▶ **WHAT YOU HAVE TO DO**
State the count of lines below in which the word "axes" appears, and add nothing.

▶ **RECORDS TO USE**
========================================================================
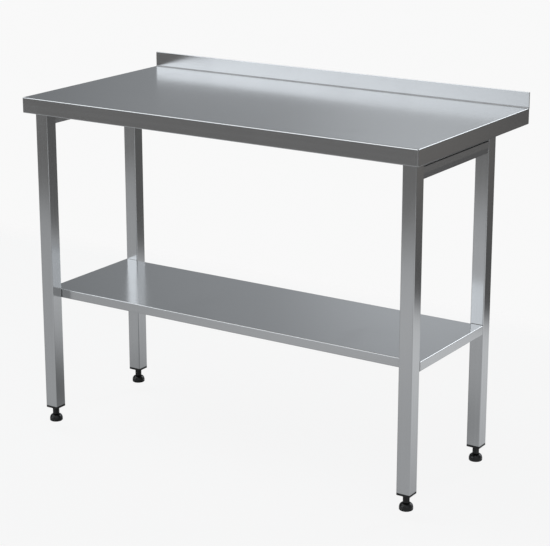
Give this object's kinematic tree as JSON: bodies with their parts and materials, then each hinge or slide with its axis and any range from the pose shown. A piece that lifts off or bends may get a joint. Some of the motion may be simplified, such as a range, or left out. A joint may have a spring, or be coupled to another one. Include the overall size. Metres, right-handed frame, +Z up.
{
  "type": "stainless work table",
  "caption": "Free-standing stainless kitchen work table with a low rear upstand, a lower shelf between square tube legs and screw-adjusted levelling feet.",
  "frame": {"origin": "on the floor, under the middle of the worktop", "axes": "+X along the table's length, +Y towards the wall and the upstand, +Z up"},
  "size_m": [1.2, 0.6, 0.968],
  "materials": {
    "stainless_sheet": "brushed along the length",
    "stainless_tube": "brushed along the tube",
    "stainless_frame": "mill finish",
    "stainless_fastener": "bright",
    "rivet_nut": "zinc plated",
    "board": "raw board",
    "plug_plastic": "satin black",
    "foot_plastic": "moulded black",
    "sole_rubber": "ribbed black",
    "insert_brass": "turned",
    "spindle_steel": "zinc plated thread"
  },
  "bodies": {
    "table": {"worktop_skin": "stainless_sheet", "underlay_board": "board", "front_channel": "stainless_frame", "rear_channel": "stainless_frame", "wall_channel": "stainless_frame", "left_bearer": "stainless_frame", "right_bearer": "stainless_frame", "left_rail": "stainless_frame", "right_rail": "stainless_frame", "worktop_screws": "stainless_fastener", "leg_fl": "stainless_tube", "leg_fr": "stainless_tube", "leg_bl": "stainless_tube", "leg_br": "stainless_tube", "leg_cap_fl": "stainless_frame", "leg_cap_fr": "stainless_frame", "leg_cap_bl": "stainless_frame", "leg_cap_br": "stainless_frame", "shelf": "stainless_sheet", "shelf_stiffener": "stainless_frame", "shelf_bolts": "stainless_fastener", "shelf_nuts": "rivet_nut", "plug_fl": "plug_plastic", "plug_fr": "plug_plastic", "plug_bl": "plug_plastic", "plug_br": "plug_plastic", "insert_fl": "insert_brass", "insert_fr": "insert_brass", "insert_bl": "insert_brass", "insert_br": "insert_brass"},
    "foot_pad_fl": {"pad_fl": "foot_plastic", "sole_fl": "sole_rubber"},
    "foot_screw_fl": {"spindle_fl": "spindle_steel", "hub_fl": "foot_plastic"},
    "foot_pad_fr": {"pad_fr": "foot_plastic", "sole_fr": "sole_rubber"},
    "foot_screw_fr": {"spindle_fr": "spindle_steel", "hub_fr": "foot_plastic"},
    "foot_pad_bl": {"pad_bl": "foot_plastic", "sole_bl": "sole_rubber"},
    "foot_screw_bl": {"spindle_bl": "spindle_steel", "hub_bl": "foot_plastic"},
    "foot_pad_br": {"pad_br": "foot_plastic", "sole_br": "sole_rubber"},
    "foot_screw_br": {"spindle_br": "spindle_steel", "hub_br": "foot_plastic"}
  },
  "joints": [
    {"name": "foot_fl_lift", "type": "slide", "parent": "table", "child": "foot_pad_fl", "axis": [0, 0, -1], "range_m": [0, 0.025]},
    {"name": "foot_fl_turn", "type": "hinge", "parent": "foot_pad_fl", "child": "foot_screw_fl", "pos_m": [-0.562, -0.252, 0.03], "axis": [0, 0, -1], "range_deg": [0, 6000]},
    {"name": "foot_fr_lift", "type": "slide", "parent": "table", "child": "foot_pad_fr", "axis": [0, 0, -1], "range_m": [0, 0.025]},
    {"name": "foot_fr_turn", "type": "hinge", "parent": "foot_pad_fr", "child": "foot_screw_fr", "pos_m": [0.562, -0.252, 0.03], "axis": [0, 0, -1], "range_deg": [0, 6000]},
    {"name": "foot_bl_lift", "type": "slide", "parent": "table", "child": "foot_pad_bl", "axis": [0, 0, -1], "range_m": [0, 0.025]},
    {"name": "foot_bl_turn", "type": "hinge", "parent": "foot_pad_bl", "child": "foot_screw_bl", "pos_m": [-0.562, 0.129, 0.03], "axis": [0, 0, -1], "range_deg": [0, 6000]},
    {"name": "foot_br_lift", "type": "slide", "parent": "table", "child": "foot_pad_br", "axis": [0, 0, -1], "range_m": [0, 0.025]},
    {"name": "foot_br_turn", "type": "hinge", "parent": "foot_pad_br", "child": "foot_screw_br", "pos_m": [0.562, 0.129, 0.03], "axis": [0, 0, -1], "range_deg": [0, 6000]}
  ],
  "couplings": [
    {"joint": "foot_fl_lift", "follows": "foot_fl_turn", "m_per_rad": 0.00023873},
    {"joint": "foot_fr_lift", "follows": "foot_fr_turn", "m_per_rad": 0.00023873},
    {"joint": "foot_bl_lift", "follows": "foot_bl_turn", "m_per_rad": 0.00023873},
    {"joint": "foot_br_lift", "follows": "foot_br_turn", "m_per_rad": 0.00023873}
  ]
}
========================================================================
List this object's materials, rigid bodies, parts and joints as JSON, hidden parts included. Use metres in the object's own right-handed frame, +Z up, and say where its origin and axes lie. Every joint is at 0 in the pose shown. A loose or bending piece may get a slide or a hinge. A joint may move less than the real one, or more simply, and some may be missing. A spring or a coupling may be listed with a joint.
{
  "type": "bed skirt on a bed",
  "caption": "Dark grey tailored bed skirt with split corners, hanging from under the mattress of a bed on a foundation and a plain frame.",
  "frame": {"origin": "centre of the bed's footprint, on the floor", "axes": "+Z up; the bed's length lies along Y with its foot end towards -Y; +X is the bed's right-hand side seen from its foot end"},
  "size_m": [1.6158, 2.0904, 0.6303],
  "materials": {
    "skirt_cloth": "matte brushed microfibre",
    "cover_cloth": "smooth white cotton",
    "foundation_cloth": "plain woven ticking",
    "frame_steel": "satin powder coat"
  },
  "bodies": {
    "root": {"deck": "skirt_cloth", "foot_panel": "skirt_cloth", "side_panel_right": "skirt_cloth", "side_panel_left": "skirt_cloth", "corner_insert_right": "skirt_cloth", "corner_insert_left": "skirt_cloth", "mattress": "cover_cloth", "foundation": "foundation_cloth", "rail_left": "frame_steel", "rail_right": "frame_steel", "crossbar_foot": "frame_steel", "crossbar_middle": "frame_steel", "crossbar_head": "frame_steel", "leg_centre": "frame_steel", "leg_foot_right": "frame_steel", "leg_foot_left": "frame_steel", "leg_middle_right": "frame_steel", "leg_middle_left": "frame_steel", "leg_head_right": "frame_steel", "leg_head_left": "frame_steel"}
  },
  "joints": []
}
========================================================================
▶ **FINAL ANSWER**
3